Two Things Have Happened–One Semi-Expected and One Not

  1. I am teaching the dog to come when he’s called, specifically so that I can put a leash on him for our walks. This has been somewhat frustrating, because he just so steadfastly refused to get it for so long, but also, I thought, if there was anything he was going to get, it was coming when he was called to the leash because he and I both enjoy walks. We needed just to make it from one happy scenario–running around the back yard like a wild man–to another happy scenario–going for a leashed walk–with the transition being he came when he was called. The reward–the walk–was built into the problem. It has taken some time, but he seems to now have it down. Today, I said his name and “let’s put on your leash” and he came right over to me so I could put on his leash. Score one for us.
  2. After our walk, I was putting away something in the yard while Sonnyboy was lollygagging in the garage. I came back from the shed and he was no longer in the garage. I looked over to the neighbor’s and there he was. I said “Okay, [his real name], come here.” Once! I said it once! And he did. And I died. And I am writing this to you from dog heaven, where dogs come when they’re called and get leashes for walks like pros. Okay, maybe it wasn’t quite that dramatic. But I at least think, after two long years, either he has kind of learned his name or he at least is like “Oh, that girl is making noises. This could be interesting.” Either one is okay with me.

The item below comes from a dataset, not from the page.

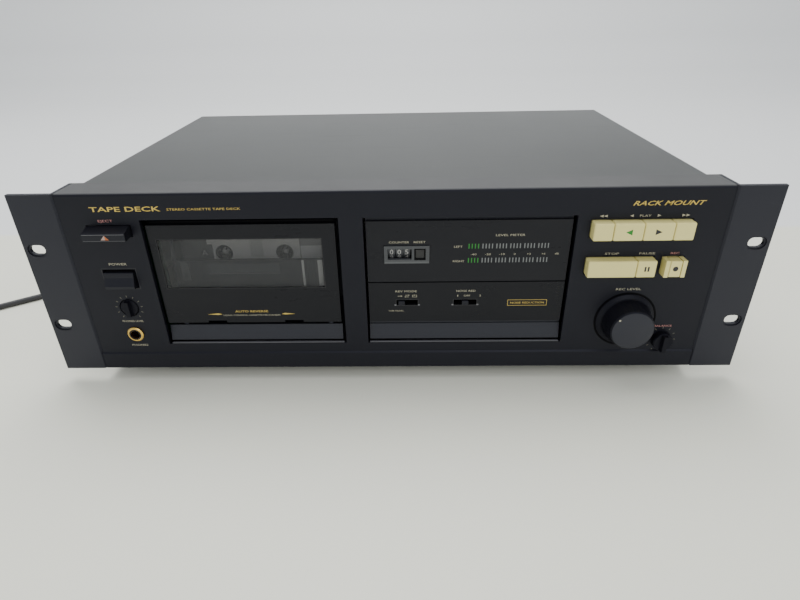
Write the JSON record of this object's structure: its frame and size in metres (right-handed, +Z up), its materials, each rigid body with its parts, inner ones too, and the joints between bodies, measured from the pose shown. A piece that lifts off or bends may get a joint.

There’s a Reason You Let Chili Simmer

I was so hungry last night that I whooped up some chili and we ate it. Skipping the part where it simmers for a half an hour or an hour or an afternoon or four freezing days or however long.

And it was… interesting. You’d eat a bite and it would be bland. Then another bite would be very salty. Then another that would be a different kind of spicy. And then there’s a big clump of tomato paste.

It was still tasty, but we laughed. It will be delicious tonight.